<<<<

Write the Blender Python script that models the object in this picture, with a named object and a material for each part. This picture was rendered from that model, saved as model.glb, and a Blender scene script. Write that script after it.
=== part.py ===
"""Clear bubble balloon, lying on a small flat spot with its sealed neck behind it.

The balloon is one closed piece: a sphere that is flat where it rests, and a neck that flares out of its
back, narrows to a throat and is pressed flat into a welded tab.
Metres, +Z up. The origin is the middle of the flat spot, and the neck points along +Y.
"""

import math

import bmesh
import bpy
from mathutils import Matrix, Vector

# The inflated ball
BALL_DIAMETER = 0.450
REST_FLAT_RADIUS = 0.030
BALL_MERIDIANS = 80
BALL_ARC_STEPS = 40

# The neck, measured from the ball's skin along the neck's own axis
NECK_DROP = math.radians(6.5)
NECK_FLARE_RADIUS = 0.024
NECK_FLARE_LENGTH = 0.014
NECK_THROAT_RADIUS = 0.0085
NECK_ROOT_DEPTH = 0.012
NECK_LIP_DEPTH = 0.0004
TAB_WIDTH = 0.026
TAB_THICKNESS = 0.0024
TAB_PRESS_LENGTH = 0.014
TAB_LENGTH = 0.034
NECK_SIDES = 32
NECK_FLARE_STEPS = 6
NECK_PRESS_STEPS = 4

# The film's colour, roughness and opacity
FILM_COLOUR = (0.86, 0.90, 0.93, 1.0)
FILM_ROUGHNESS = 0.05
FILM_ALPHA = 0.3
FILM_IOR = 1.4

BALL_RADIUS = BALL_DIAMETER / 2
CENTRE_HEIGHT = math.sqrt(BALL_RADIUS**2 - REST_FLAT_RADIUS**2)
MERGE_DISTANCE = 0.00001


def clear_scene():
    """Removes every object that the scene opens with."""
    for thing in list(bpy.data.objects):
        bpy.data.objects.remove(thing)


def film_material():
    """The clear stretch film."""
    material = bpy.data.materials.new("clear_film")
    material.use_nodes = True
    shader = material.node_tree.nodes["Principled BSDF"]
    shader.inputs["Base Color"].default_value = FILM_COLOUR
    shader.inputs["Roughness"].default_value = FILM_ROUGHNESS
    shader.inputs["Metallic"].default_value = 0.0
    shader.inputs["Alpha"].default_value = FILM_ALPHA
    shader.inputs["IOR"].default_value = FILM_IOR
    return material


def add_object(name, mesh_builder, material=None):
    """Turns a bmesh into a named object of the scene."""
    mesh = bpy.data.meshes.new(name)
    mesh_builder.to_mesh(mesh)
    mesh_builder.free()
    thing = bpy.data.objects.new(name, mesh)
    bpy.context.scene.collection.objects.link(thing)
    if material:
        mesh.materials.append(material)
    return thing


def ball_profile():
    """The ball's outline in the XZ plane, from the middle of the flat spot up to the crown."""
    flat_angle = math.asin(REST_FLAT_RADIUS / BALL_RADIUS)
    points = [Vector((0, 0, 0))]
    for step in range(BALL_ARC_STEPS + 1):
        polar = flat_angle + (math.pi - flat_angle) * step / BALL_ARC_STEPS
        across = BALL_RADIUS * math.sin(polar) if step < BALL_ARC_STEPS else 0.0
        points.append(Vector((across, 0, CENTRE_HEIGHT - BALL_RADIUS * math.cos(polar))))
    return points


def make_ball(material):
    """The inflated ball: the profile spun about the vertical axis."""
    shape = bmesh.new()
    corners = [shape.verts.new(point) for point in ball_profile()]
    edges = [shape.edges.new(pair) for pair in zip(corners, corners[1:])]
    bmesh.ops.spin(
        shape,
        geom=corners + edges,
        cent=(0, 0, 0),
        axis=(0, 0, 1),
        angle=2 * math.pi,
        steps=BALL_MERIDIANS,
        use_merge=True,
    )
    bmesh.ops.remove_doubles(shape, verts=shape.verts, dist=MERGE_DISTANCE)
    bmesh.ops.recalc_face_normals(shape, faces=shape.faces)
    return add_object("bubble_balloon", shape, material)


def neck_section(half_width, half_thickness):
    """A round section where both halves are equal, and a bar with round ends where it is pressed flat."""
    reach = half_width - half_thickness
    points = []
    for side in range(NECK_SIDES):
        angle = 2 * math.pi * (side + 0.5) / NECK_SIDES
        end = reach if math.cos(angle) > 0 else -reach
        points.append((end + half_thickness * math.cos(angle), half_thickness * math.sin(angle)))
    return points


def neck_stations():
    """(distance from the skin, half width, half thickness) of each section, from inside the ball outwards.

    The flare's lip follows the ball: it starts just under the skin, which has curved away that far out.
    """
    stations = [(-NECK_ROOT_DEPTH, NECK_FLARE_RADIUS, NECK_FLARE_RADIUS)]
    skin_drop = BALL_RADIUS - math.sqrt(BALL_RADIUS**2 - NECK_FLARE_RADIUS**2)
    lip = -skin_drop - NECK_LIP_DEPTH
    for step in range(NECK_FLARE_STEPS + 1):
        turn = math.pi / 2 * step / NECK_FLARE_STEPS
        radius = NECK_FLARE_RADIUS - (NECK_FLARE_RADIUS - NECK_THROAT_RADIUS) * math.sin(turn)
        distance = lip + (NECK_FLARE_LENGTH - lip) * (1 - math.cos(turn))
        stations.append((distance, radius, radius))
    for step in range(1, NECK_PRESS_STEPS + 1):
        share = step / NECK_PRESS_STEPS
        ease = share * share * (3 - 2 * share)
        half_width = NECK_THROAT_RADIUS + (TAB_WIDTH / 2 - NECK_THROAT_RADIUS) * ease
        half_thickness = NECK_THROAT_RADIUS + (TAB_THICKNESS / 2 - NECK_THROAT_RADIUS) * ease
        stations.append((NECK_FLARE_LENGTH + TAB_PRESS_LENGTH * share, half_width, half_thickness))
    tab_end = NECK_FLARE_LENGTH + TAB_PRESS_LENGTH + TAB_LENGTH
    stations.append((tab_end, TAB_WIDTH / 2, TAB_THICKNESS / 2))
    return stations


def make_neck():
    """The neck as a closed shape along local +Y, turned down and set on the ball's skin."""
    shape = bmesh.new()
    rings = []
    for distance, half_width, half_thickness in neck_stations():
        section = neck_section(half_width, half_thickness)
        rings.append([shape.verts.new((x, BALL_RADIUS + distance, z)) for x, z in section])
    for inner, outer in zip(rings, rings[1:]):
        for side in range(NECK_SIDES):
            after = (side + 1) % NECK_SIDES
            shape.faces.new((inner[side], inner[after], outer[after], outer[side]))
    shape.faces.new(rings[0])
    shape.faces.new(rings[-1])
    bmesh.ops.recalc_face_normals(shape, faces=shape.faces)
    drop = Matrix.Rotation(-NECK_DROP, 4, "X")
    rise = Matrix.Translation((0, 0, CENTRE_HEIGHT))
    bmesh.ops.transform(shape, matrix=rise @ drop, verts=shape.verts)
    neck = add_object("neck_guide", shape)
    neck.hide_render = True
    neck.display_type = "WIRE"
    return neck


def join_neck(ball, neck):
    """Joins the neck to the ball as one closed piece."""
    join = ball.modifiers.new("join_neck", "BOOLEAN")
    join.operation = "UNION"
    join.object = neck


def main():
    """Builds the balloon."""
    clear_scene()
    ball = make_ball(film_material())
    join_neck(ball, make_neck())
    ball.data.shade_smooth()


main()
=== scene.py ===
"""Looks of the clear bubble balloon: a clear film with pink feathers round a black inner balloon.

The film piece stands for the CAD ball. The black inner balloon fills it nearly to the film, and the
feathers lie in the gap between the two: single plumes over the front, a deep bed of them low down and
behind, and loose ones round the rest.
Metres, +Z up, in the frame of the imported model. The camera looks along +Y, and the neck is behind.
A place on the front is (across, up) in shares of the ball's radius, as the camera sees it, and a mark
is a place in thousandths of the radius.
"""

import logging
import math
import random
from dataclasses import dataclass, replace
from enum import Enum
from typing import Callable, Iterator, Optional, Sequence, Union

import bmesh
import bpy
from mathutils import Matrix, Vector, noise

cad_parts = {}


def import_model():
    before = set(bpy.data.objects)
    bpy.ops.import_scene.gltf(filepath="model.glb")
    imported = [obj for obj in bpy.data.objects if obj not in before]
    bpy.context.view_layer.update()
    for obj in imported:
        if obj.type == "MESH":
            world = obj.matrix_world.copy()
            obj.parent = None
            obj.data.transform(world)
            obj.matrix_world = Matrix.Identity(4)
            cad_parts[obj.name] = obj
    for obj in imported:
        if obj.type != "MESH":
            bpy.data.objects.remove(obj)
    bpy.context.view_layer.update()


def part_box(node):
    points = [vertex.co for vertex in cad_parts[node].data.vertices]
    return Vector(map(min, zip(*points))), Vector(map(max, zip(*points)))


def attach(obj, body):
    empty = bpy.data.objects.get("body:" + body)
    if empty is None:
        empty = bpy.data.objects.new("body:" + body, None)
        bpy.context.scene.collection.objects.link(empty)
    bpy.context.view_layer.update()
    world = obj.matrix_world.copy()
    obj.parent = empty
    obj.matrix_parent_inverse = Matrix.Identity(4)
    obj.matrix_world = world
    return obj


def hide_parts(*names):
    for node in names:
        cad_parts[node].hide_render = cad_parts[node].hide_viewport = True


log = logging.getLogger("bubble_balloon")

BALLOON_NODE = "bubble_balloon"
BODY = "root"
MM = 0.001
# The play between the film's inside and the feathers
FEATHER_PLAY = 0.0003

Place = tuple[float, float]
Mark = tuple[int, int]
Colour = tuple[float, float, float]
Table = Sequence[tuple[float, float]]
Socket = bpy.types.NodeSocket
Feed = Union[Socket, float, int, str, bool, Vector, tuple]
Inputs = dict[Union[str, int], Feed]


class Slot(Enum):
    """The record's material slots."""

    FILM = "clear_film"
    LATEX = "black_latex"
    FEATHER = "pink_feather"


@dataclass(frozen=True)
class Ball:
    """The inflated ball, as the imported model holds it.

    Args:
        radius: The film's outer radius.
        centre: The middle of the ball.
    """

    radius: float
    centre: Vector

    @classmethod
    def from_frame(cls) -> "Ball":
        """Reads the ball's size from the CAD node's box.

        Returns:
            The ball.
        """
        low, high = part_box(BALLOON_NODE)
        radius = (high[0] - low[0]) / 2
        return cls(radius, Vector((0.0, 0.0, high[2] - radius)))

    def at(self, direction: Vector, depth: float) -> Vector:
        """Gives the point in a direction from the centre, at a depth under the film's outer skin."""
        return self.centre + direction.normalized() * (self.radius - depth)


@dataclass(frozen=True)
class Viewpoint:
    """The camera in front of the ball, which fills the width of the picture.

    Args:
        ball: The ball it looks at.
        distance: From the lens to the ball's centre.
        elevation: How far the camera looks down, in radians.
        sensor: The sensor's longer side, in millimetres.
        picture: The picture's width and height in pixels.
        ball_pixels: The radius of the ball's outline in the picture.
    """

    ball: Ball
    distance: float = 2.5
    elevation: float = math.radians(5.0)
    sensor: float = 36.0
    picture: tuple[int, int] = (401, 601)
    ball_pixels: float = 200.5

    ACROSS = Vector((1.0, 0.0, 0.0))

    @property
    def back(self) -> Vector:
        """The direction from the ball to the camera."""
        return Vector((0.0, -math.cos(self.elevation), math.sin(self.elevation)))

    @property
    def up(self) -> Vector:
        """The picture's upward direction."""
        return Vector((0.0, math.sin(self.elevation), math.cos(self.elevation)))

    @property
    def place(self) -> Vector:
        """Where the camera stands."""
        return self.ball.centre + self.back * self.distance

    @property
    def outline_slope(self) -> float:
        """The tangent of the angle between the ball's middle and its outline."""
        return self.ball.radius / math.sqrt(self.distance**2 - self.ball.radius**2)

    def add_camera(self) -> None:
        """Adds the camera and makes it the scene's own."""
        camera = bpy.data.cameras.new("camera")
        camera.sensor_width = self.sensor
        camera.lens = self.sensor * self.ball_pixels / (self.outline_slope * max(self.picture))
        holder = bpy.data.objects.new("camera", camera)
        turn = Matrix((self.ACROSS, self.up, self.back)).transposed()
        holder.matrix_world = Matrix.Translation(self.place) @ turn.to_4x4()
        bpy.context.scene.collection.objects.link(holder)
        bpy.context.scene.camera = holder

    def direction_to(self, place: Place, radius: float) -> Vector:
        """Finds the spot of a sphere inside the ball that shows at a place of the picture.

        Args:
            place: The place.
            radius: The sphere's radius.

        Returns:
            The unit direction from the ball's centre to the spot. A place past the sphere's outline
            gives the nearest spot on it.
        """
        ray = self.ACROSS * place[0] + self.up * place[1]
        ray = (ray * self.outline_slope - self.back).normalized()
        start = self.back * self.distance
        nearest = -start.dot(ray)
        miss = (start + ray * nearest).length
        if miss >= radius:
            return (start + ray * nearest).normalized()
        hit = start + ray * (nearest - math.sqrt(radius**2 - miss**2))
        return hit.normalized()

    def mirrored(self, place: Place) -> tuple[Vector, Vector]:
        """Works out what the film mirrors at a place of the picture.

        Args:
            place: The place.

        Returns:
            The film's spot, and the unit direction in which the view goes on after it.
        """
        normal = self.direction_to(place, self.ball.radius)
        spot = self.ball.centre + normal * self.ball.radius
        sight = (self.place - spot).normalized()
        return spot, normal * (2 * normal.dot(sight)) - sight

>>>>

#### WHAT YOU HAVE TO DO:
Among the lines above, find the one with "join.object = neck" and the one with "bpy.context.scene.collection.objects.link(empty)". Quote both and everything between them, exactly.

#### TASK RESULT:
    join.object = neck


def main():
    """Builds the balloon."""
    clear_scene()
    ball = make_ball(film_material())
    join_neck(ball, make_neck())
    ball.data.shade_smooth()


main()
=== scene.py ===
"""Looks of the clear bubble balloon: a clear film with pink feathers round a black inner balloon.

The film piece stands for the CAD ball. The black inner balloon fills it nearly to the film, and the
feathers lie in the gap between the two: single plumes over the front, a deep bed of them low down and
behind, and loose ones round the rest.
Metres, +Z up, in the frame of the imported model. The camera looks along +Y, and the neck is behind.
A place on the front is (across, up) in shares of the ball's radius, as the camera sees it, and a mark
is a place in thousandths of the radius.
"""

import logging
import math
import random
from dataclasses import dataclass, replace
from enum import Enum
from typing import Callable, Iterator, Optional, Sequence, Union

import bmesh
import bpy
from mathutils import Matrix, Vector, noise

cad_parts = {}


def import_model():
    before = set(bpy.data.objects)
    bpy.ops.import_scene.gltf(filepath="model.glb")
    imported = [obj for obj in bpy.data.objects if obj not in before]
    bpy.context.view_layer.update()
    for obj in imported:
        if obj.type == "MESH":
            world = obj.matrix_world.copy()
            obj.parent = None
            obj.data.transform(world)
            obj.matrix_world = Matrix.Identity(4)
            cad_parts[obj.name] = obj
    for obj in imported:
        if obj.type != "MESH":
            bpy.data.objects.remove(obj)
    bpy.context.view_layer.update()


def part_box(node):
    points = [vertex.co for vertex in cad_parts[node].data.vertices]
    return Vector(map(min, zip(*points))), Vector(map(max, zip(*points)))


def attach(obj, body):
    empty = bpy.data.objects.get("body:" + body)
    if empty is None:
        empty = bpy.data.objects.new("body:" + body, None)
        bpy.context.scene.collection.objects.link(empty)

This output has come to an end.